The Friends of the Culpeper County Library nominated Celine Siira, who volunteers more than 40 hours a month. She’s worked in the bookstore since 2000 and has developed a keen interest in older books that bring higher prices at sales.
She enlisted the help of a professional appraiser, listed the books on Amazon and had bookshelves built in her garage to keep the items until they needed to be shipped.
She also came up with other themes, such as bag sales, paperback sales and Christmas books.
“She has said more than once that she finally has a career of her own,” said Susan Keller, library director. “And I have said more than once, we don’t know what we would do without her.”
Morrie Mabbitt of Fredericksburg heads the social ministry committee of Christ Lutheran Church in Fredericksburg.
He purchases the food and directs the cooking and serving of a monthly meal that feeds up to 125 needy residents. He also coordinates the facility’s use with four other organizations and shops for the church’s food pantry.
Mabbitt searched the Internet for hours for the lowest-priced quality boots for those who need the footwear for work. He dealt with Micah Ecumenical Ministries on the boot project and provides food and clothing for women at Empowerhouse, the area’s domestic violence agency.
Diane Trice of Fredericksburg has volunteered with the Senior Visitors Program through Mental Health America of Fredericksburg since December 2004. She visited regularly with an Alzheimer’s patient, providing companionship to her and respite to her spouse. She helped with bathing, grooming and feeding on days she visited. She also ran errands and accompanied the client to appointments.
Trice continued to visit the family after the patient died in 2010, and the widower has become a client in the program.
“Diane goes beyond what is expected of her as a volunteer,” according to her nomination. “She is providing a much-needed connection to the community and valuable services and support.”
In 2012, Barbara Rhodes helped start “The Place” at Reformation Lutheran Church in Culpeper. It’s a five-day-a-week drop-in center for adults 50 and over.

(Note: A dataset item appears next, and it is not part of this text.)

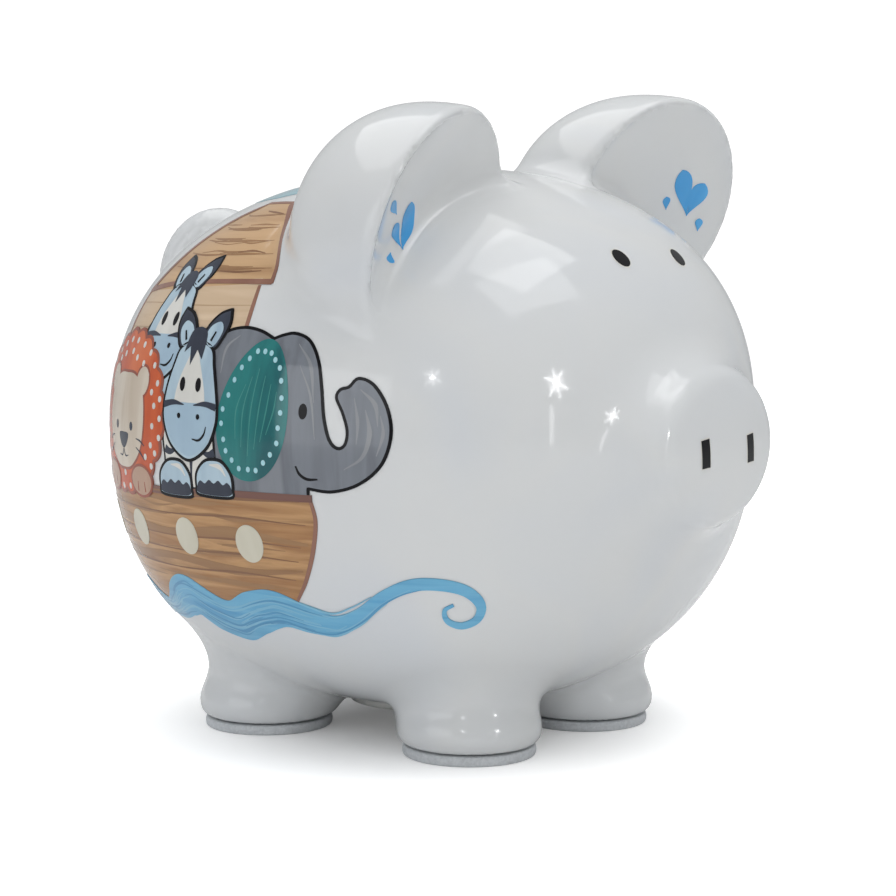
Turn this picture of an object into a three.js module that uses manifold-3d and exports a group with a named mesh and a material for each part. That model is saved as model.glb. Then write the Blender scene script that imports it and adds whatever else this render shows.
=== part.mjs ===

Individuals come to “The Place” for socialization, recreation and support. Through the endeavor, which is totally supported by volunteers, Rhodes has helped feed people, locate housing and support lonely and struggling adults.
“Some of the seniors have said that Barbara has literally saved their lives,” according to her nomination. She “has made a huge difference in the lives of mature adults in Culpeper.”